Les années 90 et le début des années 2000 se sont révélés être une source d'inspiration pour les collections des défilés printemps/été 2022 et les TikTokers. Bien que cette période remarquable de l'histoire de la mode soit souvent référencée, elle ne doit jamais être recréée. Les années 90 et le début des années 2000 sont considérées aujourd'hui comme des périodes plus légères et moins anxieuses (bien que la peur pré-Y2K et le traumatisme partagé du 11 septembre aient dominé l'air du temps) - il n'est donc pas étonnant que la mode et la culture pop d'aujourd'hui regardent en arrière. Et nulle part ailleurs l'énergie revigorante des années 90 ne bat son plein qu'à New York.

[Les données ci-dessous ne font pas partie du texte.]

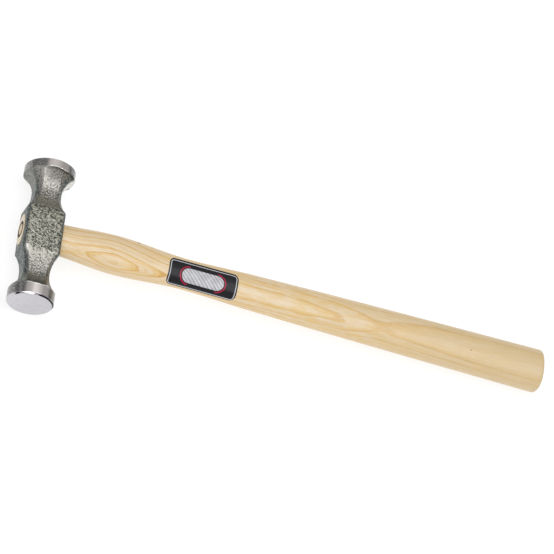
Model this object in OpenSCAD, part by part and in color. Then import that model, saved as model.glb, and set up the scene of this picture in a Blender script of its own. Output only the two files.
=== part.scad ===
// Planishing hammer: a double-faced forged head on an ash handle, held by a steel ring wedge.
// The origin is the centre of the flat striking face. +Y runs through the head to the crowned face,
// +X runs along the handle to its butt, and +Z comes up through a cheek. Sizes are in millimetres.

/* [Head] */
// Distance from the flat face to the middle of the eye
flat_reach = 44; // [42:0.5:46]
// Distance from the middle of the eye to the top of the crowned face
crown_reach = 43.2; // [42:0.2:45]
// Width of the eye block, from the side with the ring wedge to the side with the handle
block_w = 22.4; // [21:0.2:24]
// Length of the eye block along the head
block_l = 26; // [24:0.5:28]
// Thickness of the eye block, from cheek to cheek
block_t = 17.7; // [17:0.1:19]
// Chamfer along the edges of the eye block
block_chamfer = 1.3; // [0.8:0.1:2]

/* [Necks] */
// Width of both necks, in the direction of the handle
neck_w = 15.6; // [14.5:0.1:17]
// Thickness of both necks, in the direction of the cheeks
neck_t = 14.2; // [13:0.1:15]
// Chamfer on the four corners of the neck on the flat face's side
flat_neck_chamfer = 2.3; // [2:0.1:3.4]
// Chamfer on the four corners of the neck on the crowned face's side
crown_neck_chamfer = 2.8; // [2:0.1:3.4]
// Distance from the middle of the eye to where the neck on the flat face's side is thinnest
flat_neck_at = 26; // [24:0.5:27]
// Distance from the middle of the eye to where the neck on the crowned face's side is thinnest
crown_neck_at = 24.8; // [24:0.2:26]

/* [Striking faces] */
// Diameter of the flat face's rim
flat_face_d = 26.5; // [25:0.5:28]
// Length of the ground rim behind the flat face
flat_rim_l = 7; // [6:0.5:8]
// Bevel round the flat face
flat_bevel = 0.9; // [0.4:0.1:1.2]
// Diameter of the crowned face's rim
crown_face_d = 29.2; // [28:0.2:31]
// Length of the ground rim behind the crowned face
crown_rim_l = 5.1; // [4:0.1:6]
// Radius of the crown
crown_radius = 75; // [60:5:120]
// Bevel round the crowned face
crown_bevel = 0.6; // [0.3:0.1:1]

/* [Eye] */
// Half length of the eye's mouth, along the head
eye_mouth_y = 9.5; // [9:0.1:10]
// Half width of the eye's mouth, between the cheeks
eye_mouth_z = 6.15; // [5.8:0.05:6.4]
// How much the eye narrows on each side at its waist
eye_waist = 0.5; // [0.2:0.1:0.7]

/* [Handle] */
// Distance from the middle of the eye to the butt
handle_reach = 309; // [280:1:330]
// Half height of the swell behind the head
swell_y = 11.4; // [10.8:0.1:12]
// Half height of the slim waist
waist_y = 9.1; // [8.8:0.1:9.8]
// Half height of the grip, where it begins
grip_y = 10.4; // [10:0.1:11]
// Half height of the butt
butt_y = 13.2; // [12:0.1:14]
// Thickness of the handle for each unit of its height
oval = 0.75; // [0.7:0.01:0.85]
// Radius round the edge of the butt
butt_round = 2; // [1:0.5:3]
// How far the handle's end stands out of the eye
end_proud = 0.4; // [0.2:0.1:0.8]

/* [Ring wedge] */
// Outer diameter of the ring wedge
ring_d = 9; // [8:0.5:10]
// Wall of the ring wedge
ring_wall = 1; // [0.8:0.1:1.3]
// Length of the ring wedge
ring_l = 11; // [8:1:14]

/* [Label] */
// Length of the label along the handle
label_l = 42; // [35:7:42]
// Height of the label across the handle, seen square on
label_h = 15; // [13:0.5:15.5]
// Thickness of the label
label_t = 0.15; // [0.1:0.05:0.3]

/* [Hidden] */
$fn = 96;

// Head: half sizes of the octagonal section, as distances from the head's axis to its sides
block_x = block_w / 2;
block_z = block_t / 2;
block_d = (block_x + block_z - block_chamfer) / sqrt(2);
neck_x = neck_w / 2;
neck_z = neck_t / 2;
flat_neck_d = (neck_x + neck_z - flat_neck_chamfer) / sqrt(2);
crown_neck_d = (neck_x + neck_z - crown_neck_chamfer) / sqrt(2);
flat_r = flat_face_d / 2;
crown_r = crown_face_d / 2;
// Height of the crown above the edge of its face
crown_h = crown_radius - sqrt(pow(crown_radius, 2) - pow(crown_r, 2));
crown_edge = crown_reach - crown_h;
// Distance between the thinnest points of the two arcs that meet in a neck
neck_gap = 1.2;
// The flares run on a little past the rims, which then cut them to round
overrun = 0.8;
// Wider than any part of the head
clear_r = 17;

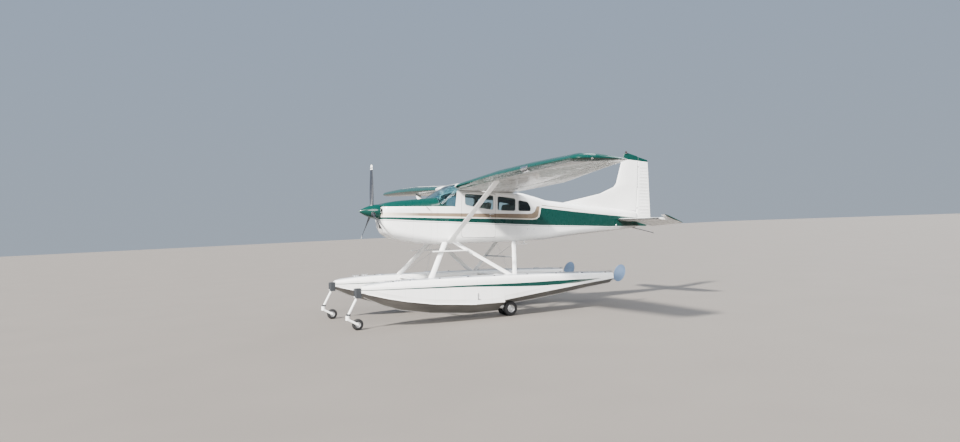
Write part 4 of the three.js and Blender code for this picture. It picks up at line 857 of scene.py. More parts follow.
def grown(corners, by):
    """An outline let out from its own middle by a distance, or drawn in if it is negative."""
    ys = [y for y, z in corners]
    zs = [z for y, z in corners]
    my, mz = (min(ys) + max(ys)) / 2, (min(zs) + max(zs)) / 2
    hy, hz = (max(ys) - min(ys)) / 2, (max(zs) - min(zs)) / 2
    return [(my + (y - my) * (hy + by) / hy, mz + (z - mz) * (hz + by) / hz) for y, z in corners]


def side_prism(name, outline, x0, x1):
    return lofted(name, [[air(x, y, z) for y, z in outline] for x in (x0, x1)])


def air_box(name, x0, x1, y0, y1, z0, z1):
    return side_prism(name, [(y0, z0), (y1, z0), (y1, z1), (y0, z1)], x0, x1)


DOOR = [(2.205, 0.452), (3.03, 0.452), (3.03, -0.54), (2.205, -0.54)]
DOOR_WINDOW = [(2.27, 0.432), (2.985, 0.416), (2.985, 0.075), (2.42, 0.15), (2.275, 0.18)]
REAR_WINDOW = [(3.08, 0.405), (3.565, 0.365), (3.56, 0.07), (3.08, 0.075)]
QUARTER_WINDOW = [(3.63, 0.335), (3.905, 0.3), (3.99, 0.16), (3.99, 0.08), (3.63, 0.07)]
WINDSHIELD_HOLE = [(1.622, 0.7), (1.622, 0.33), (1.7, 0.168), (2.07, 0.13), (2.1, 0.505),
                   (2.1, 0.7)]
WALL = 0.038


def side_opening(name, corners, radius, sign, x0=0.3, x1=0.7):
    return side_prism(name, rounded(corners, radius), sign * x0, sign * x1)


# %% Cabin shell and doors
def shell_mesh(name, sections, y0, y1, wall, front_wall, back_wall):
    outer = fuselage_solid(name, sections, y0, y1)
    inner = fuselage_solid(name + "_inside", sections, y0 + front_wall, y1 + back_wall, wall)
    return cut(outer, inner)


def line_inside(mesh, sections):
    """Faces that look into the cabin take the lining, which is the second material."""
    mesh.materials.append(TRIM_GREY)
    to_air = AIR.inverted()
    turn = to_air.to_3x3()
    for face in mesh.polygons:
        place, facing = to_air @ face.center, turn @ face.normal
        half, top, bottom = between(sections, place.y)[:3]
        middle = (top + bottom) / 2
        out = Vector((place.x / half, 0, (place.z - middle) / (top - middle))).normalized()
        firewall_back = facing.y > 0.9 and place.y < 1.6
        if facing.dot(out) < -0.3 or firewall_back:
            face.material_index = 1


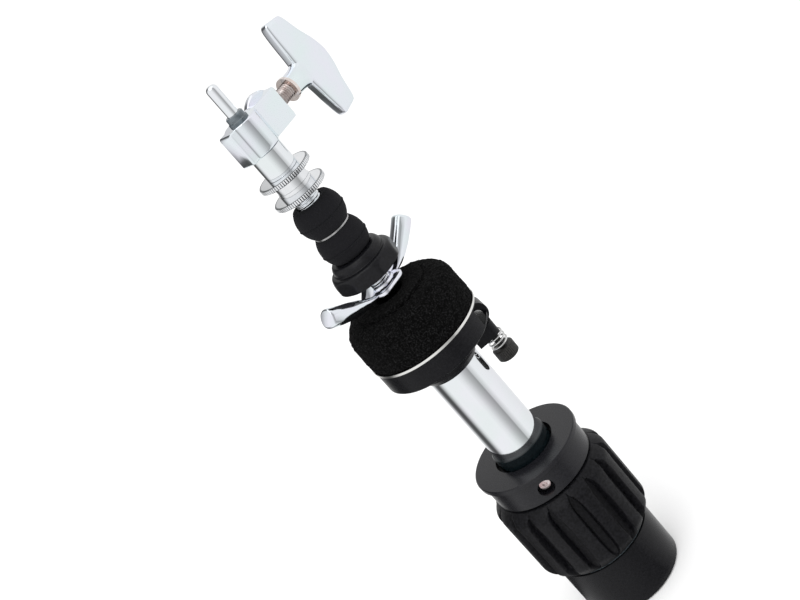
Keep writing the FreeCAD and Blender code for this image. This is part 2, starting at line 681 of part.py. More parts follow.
bulge_soft = rounded("bulge_rounded", bulge, s.block_round * 0.4, lambda edge: len(edge.Vertexes) == 1)
ear = cylinder("block_ear", s.ear_radius, s.ear_depth, x=s.ear_reach, y=s.ear_front,
               z=s.bolt_height, axis=Vector(1, 0, 0), angle=-90.0)
ear_soft = rounded("ear_rounded", ear, s.block_round * 0.5, lambda edge: len(edge.Vertexes) == 1)
cap_bottom = block_top - s.cap_spigot
block_bore = turned("block_bore", [
    (ZERO, s.block_bottom - 1.0), (s.spigot_radius, s.block_bottom - 1.0),
    (s.spigot_radius, s.block_bottom + s.spigot_height),
    (rod_hole + 0.1, s.block_bottom + s.spigot_height), (rod_hole + 0.1, cap_bottom),
    (s.cap_spigot_radius, cap_bottom), (s.cap_spigot_radius, block_top + 1.0), (ZERO, block_top + 1.0)])
bolt_play = Size(0.05)
bolt_bore = radial("bolt_bore", s.bolt_radius + bolt_play, Size(1.0),
                   s.ear_reach + s.ear_radius + 2.0, s.bolt_height, 0.0)
piece(cut("block_cut", fused("block_solid", block_soft, bulge_soft, ear_soft),
          fused("block_tools", block_bore, bolt_bore)), "clutch_body")
cap_top = block_top + s.cap_height
piece(turned("cap_turned", [
    (rod_hole, cap_bottom), (s.cap_spigot_radius, cap_bottom), (s.cap_spigot_radius, block_top),
    (s.cap_radius + 0.5, block_top), (s.cap_radius + 0.5, block_top + 1.0),
    (s.cap_radius, block_top + 1.4), (s.cap_radius, cap_top - 0.5), (s.cap_radius - 0.5, cap_top),
    (rod_hole, cap_top)]), "clutch_top_bush")

shoe = radial("shoe_rod", s.shoe_radius, s.rod_radius * 0.3, s.bolt_start, s.bolt_height, 0.0)
shoe_hollow = cylinder("shoe_hollow", s.rod_radius + 0.05, s.shoe_radius * 4,
                       z=s.bolt_height - s.shoe_radius * 2)
piece(cut("shoe_cut", shoe, shoe_hollow), "clamp_shoe")
washer_end = s.bolt_washer_start + s.bolt_washer_height
washer_disc = radial("washer_disc", s.bolt_washer_radius, s.bolt_washer_start, washer_end,
                     s.bolt_height, 0.0)
washer_hole = radial("washer_hole", s.bolt_radius, s.bolt_washer_start - 1.0, washer_end + 1.0,
                     s.bolt_height, 0.0)
piece(cut("washer_cut", washer_disc, washer_hole), "wing_bolt_washer")

bolt_shank = radial("bolt_shank", s.bolt_radius, s.bolt_start, washer_end + 1.0, s.bolt_height, 0.0)
bolt_stem = radial("bolt_stem", s.wing_stem_radius, washer_end, s.wing_inner + 5.0, s.bolt_height, 0.0)
wing_body = doc.addObject("PartDesign::Body", "wing_plate")
wing_sketch = new_sketch(wing_body, "wing_outline", "XZ_Plane")
half = s.wing_half_length
upper_half = [
    (s.wing_outer, half * 0.08), (s.wing_outer - 1.4, half * 0.33),
    (s.wing_outer - 4.2, half * 0.62), (s.wing_outer - 7.8, half * 0.86),
    (s.wing_outer - 11.8, half), (s.wing_inner + 0.6, half * 0.96),
    (s.wing_inner - 0.2, half * 0.78), (s.wing_inner - 1.8, half * 0.4),
    (s.wing_inner - 4.6, s.wing_stem_radius)]
lower_half = [(x, -z) for x, z in reversed(upper_half)]
polygon(wing_sketch, upper_half + lower_half)
wing_pad = wing_body.newObject("PartDesign::Pad", "wing_pad")
wing_pad.Profile = wing_sketch
wing_pad.Midplane = True
wing_pad.setExpression("Length", s.wing_thickness.text)
wing_sketch.Visibility = False
wing_soft = rounded("wing_rounded", wing_body, s.wing_thickness * 0.3,
                    lambda edge: edge.BoundBox.YLength < 0.01)
place(wing_body, z=s.bolt_height, axis=Vector(1, 0, 0), angle=WING_ANGLE)
piece(fused("wing_bolt_fused", bolt_shank, bolt_stem, wing_soft), "clutch_wing_bolt")


def lock_nut(name, hub_radius, hub_bottom, hub_top, disc_bottom, disc_top):
    """A threaded ring: a plain hub and a knurled disc at one end of it."""
    bore = s.sleeve_thread_radius + bolt_play
    bevel = Size(0.4)
    disc = [(s.lock_nut_radius - bevel, disc_bottom), (s.lock_nut_radius, disc_bottom + bevel),
            (s.lock_nut_radius, disc_top - bevel), (s.lock_nut_radius - bevel, disc_top)]
    if float(hub_bottom) < float(disc_bottom):
        outline = [(bore, hub_bottom), (hub_radius, hub_bottom), (hub_radius, disc_bottom)]
        outline += disc + [(bore, disc_top)]
    else:
        outline = [(bore, disc_bottom)] + disc
        outline += [(hub_radius, disc_top), (hub_radius, hub_top), (bore, hub_top)]
    nut = turned(name, outline)
    return knurled(name, nut, s.lock_nut_radius, disc_bottom, disc_top, s.knurl_count, s.knurl_depth)


upper_disc_top = s.barrel_bottom - s.nut_gap
upper_disc_bottom = upper_disc_top - s.lock_nut_disc
upper_hub_bottom = upper_disc_bottom - s.upper_nut_hub
piece(lock_nut("upper_nut", s.upper_nut_hub_radius, upper_hub_bottom, upper_disc_bottom,
               upper_disc_bottom, upper_disc_top), "upper_lock_nut")
lower_hub_top = upper_hub_bottom - s.nut_gap
lower_disc_top = lower_hub_top - s.lower_nut_hub
lower_disc_bottom = lower_disc_top - s.lock_nut_disc
piece(lock_nut("lower_nut", s.lower_nut_hub_radius, lower_disc_top, lower_hub_top,
               lower_disc_bottom, lower_disc_top), "lower_lock_nut")


# ---- cymbal felts and washers --------------------------------------------------------------------
def ball(name, radius, bottom, height):
    """A felt ball with flat ends and a hole for the threaded sleeve."""
    sphere = place(bind(doc.addObject("Part::Sphere", f"{name}_sphere"), Radius=radius),
                   z=bottom + height / 2)
    slab = cylinder(f"{name}_slab", radius + 1.0, height, z=bottom)
    flat = doc.addObject("Part::Common", f"{name}_flat")
    flat.Base = sphere
    flat.Tool = slab
    hole = cylinder(f"{name}_hole", s.sleeve_thread_radius + s.felt_clearance, height + 2.0,
                    z=bottom - 1.0)
    return cut(f"{name}_cut", flat, hole)


sleeve_hole = s.sleeve_thread_radius + s.felt_clearance
thin_washer_bottom = s.upper_ball_bottom - s.thin_washer_height
piece(ball("upper_ball", s.upper_ball_radius, s.upper_ball_bottom, s.upper_ball_height),
      "upper_ball_felt")
piece(ring("thin_washer", sleeve_hole, s.thin_washer_radius, thin_washer_bottom, s.upper_ball_bottom),
      "felt_washer")
piece(ball("lower_ball", s.lower_ball_radius, thin_washer_bottom - s.lower_ball_height,
           s.lower_ball_height), "lower_ball_felt")
tier_top = thin_washer_bottom - s.lower_ball_height
tier_step = tier_top - s.lobed_upper_height
tier_round = Size(1.0)
tiers = turned("tiers", [
    (sleeve_hole, s.lobed_washer_bottom), (s.lobed_lower_radius - tier_round, s.lobed_washer_bottom),
    (s.lobed_lower_radius, s.lobed_washer_bottom + tier_round),
    (s.lobed_lower_radius, tier_step - tier_round * 2), (s.lobed_lower_radius - tier_round, tier_step),
    (s.lobed_upper_radius, tier_step), (s.lobed_upper_radius, tier_step + tier_round * 2),
    (s.lobed_upper_radius - tier_round, tier_top - tier_round),
    (s.lobed_upper_radius - tier_round * 3, tier_top), (sleeve_hole, tier_top)])
octagon = place(bind(doc.addObject("Part::Prism", "octagon"), Polygon=int(s.lobe_count),
                     Circumradius=s.lobe_corner_radius, Height=tier_top - s.lobed_washer_bottom),
                z=s.lobed_washer_bottom, angle=180.0 / float(s.lobe_count))
flats = doc.addObject("Part::Common", "flats")
flats.Base = tiers
flats.Tool = octagon
piece(flats, "lobed_washer")

# ---- wing nut ------------------------------------------------------------------------------------
base_top = s.clutch_bottom + s.wing_nut_base_height
hub_rim = Size(0.5)
hub = turned("wing_nut_hub", [
    (s.sleeve_thread_radius + bolt_play, s.clutch_bottom),
    (s.wing_nut_base_radius - hub_rim, s.clutch_bottom),
    (s.wing_nut_base_radius, s.clutch_bottom + hub_rim), (s.wing_nut_base_radius, base_top - hub_rim),
    (s.wing_nut_base_radius - hub_rim, base_top), (s.wing_nut_hub_radius, base_top),
    (s.wing_nut_hub_radius, s.clutch_bottom + s.wing_nut_hub_height),
    (s.sleeve_thread_radius + bolt_play, s.clutch_bottom + s.wing_nut_hub_height)])


def arm_stretch(name, side, start, end, start_thickness, end_thickness):
    """A round tapered bar between two (radius, height) points on one side of the nut."""
    run = end[0] - start[0]
    rise = end[1] - start[1]
    cone = bind(doc.addObject("Part::Cone", name), Radius1=start_thickness, Radius2=end_thickness,
                Height=math.hypot(run, rise))
    return place(cone, x=start[0] * side, z=s.clutch_bottom + start[1], axis=Vector(0, 1, 0),
                 angle=math.degrees(math.atan2(run, rise)) * side)


arm_start = (s.arm_start_radius, s.arm_start_height)
arm_knee = (s.arm_knee_radius, s.arm_knee_height)
arm_end = (s.arm_end_radius, s.arm_end_height)
arms = []
for side, name, tip_round in ((1, "flat", 0.2), (-1, "round", 0.8)):
    arms.append(arm_stretch(f"{name}_root", side, arm_start, arm_knee, s.arm_root_thickness,
                            s.arm_knee_thickness))
    arms.append(place(bind(doc.addObject("Part::Sphere", f"{name}_knee"), Radius=s.arm_knee_thickness),
                      x=arm_knee[0] * side, z=s.clutch_bottom + arm_knee[1]))
    tip = arm_stretch(f"{name}_bar", side, arm_knee, arm_end, s.arm_knee_thickness,
                      s.arm_tip_thickness)
    arms.append(rounded(f"{name}_tip", tip, s.arm_tip_thickness * tip_round,
                        lambda edge: len(edge.Vertexes) == 1
                        and abs(edge.CenterOfMass.x) > float(s.arm_end_radius) - 3.0))
sleeve_room = cylinder("sleeve_room", s.sleeve_thread_radius + bolt_play, s.arm_end_height * 3,
                       z=s.clutch_bottom - s.arm_end_height)
piece(cut("wing_nut_cut", fused("wing_nut_solid", hub, *arms), sleeve_room), "clutch_wing_nut")

# ---- checks and export ---------------------------------------------------------------------------
doc.recompute()
for item in doc.Objects:
    if "Invalid" in item.State or "Error" in item.State:
        raise RuntimeError(f"{item.Name} failed: {item.State}")
labels = [item.Label for item in pieces]
if len(set(labels)) != len(labels):
    raise RuntimeError("two sub-parts share a name")
os.makedirs("parts", exist_ok=True)
for item in pieces:
    if item.Shape.isNull() or not item.Shape.isValid():
        raise RuntimeError(f"{item.Label} has no valid shape")
    item.Shape.exportStep(f"parts/{item.Label}.step")
    print(f"{item.Label:22s} {len(item.Shape.Solids)} solid(s) {item.Shape.Volume:10.1f} mm3")
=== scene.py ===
"""Looks for the hi-hat stand's upper unit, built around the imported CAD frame. Metres."""
import math

import bmesh
import bpy
from mathutils import Matrix, Vector, noise


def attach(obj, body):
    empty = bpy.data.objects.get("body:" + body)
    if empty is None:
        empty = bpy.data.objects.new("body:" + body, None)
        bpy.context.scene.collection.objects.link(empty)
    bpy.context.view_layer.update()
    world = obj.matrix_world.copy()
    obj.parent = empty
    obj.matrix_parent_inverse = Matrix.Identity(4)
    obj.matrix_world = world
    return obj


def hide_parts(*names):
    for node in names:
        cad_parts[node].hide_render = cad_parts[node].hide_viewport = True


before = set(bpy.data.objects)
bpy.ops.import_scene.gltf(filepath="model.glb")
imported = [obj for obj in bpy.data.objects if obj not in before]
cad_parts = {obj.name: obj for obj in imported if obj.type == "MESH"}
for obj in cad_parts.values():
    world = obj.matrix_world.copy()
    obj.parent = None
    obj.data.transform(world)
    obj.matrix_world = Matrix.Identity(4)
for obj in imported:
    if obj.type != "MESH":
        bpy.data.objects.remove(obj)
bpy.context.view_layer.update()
MM = 0.001

# ---- camera: the object's axis leans to the upper left in the picture
AZIMUTH = math.radians(-35.0)
ELEVATION = math.radians(21.6)
ROLL = math.radians(41.1)
TARGET = Vector((0.0, 0.0, 0.206))
DISTANCE = 0.675
SENSOR_WIDTH = 36.0
LENS = 63.0
SHIFT_RIGHT = 0.003375
SHIFT_UP = 0.003125
CLIP_START = 0.01

outward = Vector((math.sin(AZIMUTH) * math.cos(ELEVATION), -math.cos(AZIMUTH) * math.cos(ELEVATION),
                  math.sin(ELEVATION)))
level = Vector((math.cos(AZIMUTH), math.sin(AZIMUTH), 0.0))
upright = outward.cross(level)
right = level * math.cos(ROLL) - upright * math.sin(ROLL)
up = level * math.sin(ROLL) + upright * math.cos(ROLL)
camera_data = bpy.data.cameras.new("camera")
camera_data.sensor_width = SENSOR_WIDTH
camera_data.lens = LENS
camera_data.shift_x = SHIFT_RIGHT
camera_data.shift_y = SHIFT_UP
camera_data.clip_start = CLIP_START
camera = bpy.data.objects.new("camera", camera_data)
turn = Matrix((right, up, outward)).transposed()
camera.matrix_world = Matrix.Translation(TARGET + outward * DISTANCE) @ turn.to_4x4()
bpy.context.scene.collection.objects.link(camera)
bpy.context.scene.camera = camera

# ---- studio: white surround, pale floor, soft key light and a ring of reflector cards
SKY_STRENGTH = 1.12
world = bpy.data.worlds.new("studio")
bpy.context.scene.world = world
world.use_nodes = True
sky = world.node_tree.nodes["Background"]
sky.inputs["Color"].default_value = (1, 1, 1, 1)
sky.inputs["Strength"].default_value = SKY_STRENGTH
bpy.context.scene.view_settings.view_transform = "Standard"


def add_object(name, verts, faces):
    """A new mesh object with its normals turned outwards."""
    mesh = bpy.data.meshes.new(name)
    mesh.from_pydata(verts, [], faces)
    shape = bmesh.new()
    shape.from_mesh(mesh)
    bmesh.ops.recalc_face_normals(shape, faces=shape.faces)
    shape.to_mesh(mesh)
    shape.free()
    made = bpy.data.objects.new(name, mesh)
    bpy.context.scene.collection.objects.link(made)
    return made


def smooth(item, angle=32.0):
    """Smooth shading that stays sharp at edges steeper than the angle."""
    for face in item.data.polygons:
        face.use_smooth = True
    item.data.set_sharp_from_angle(angle=math.radians(angle))


def new_material(name, color, metallic, roughness, specular=0.5):
    """A principled material with its fixed values on the shader's own sockets."""
    made = bpy.data.materials.new(name)
    made.use_nodes = True
    shader = made.node_tree.nodes["Principled BSDF"]
    shader.inputs["Base Color"].default_value = (*color, 1.0)
    shader.inputs["Metallic"].default_value = metallic
    shader.inputs["Roughness"].default_value = roughness
    shader.inputs["Specular IOR Level"].default_value = specular
    return made


def add_node(made, kind, **settings):
    """A new shader node; each setting goes to the socket or the property of its name."""
    node = made.node_tree.nodes.new(kind)
    for key, value in settings.items():
        if key in node.inputs:
            node.inputs[key].default_value = value
        else:
            setattr(node, key, value)
    return node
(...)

C'est ici,à New York, il y a 25 ans, qu'Adriana Lima, mannequin d'origine brésilienne plutôt inconnue, a atterri. C'était en 1997, et la scène de la mode new-yorkaise était emplie d'une énergie organique, dirigée par des noms familiers comme Naomi,  Linda, le photographe Steven Meisel et les designers innovants Marc Jacobs et Anna Sui.

Adorée pour ses collections jeunes et nostalgiques inspirées des années 60 et 70, Sui était déjà une icône de la mode new-yorkaise. La designer sino-américaine était l'uen des rares audacieuces à avoir rejeté les notions de power dressing des années 80 et inauguré une nouvelle vision du style américain, inspirée par les mouvements musicaux et culturels indépendants de l'époque.

Sui avait un penchant pour un casting de top models et même de rock stars pour ses défilés (Jane's Addiction et le guitariste occasionnel des Red Hot Chili Peppers Dave Navarro ont fait leurs débuts sur les podiums lors du défilé printemps/été 1997 de la créatrice). Bien que l'engouement pour les mannequins se soit rapidement transformé en femmes héroïne-chic et androgynes, à la fin des années 90, le vent a de nouveau tourné et l'invasion brésilienne a commencé. "Rapidement, ça a commencé à changer", se souvient Sui lors d'un récent appel Zoom avec L'OFFICIEL . "Soudain, il y avait ces belles brésiliennes qui étaient ultra-sexy et féminines. Adriana est arrivée juste à ce moment-là." Les ciseaux du célèbre coiffeur Garren ont coupé les cheveux de Lima étonnamment courts - dans un geste qui s'avérerait fatal - et bientôt Sui a décidé de choisir Lima pour son défilé printemps-été 1998 inspiré du surf américain, une première pour le mannequin débutant.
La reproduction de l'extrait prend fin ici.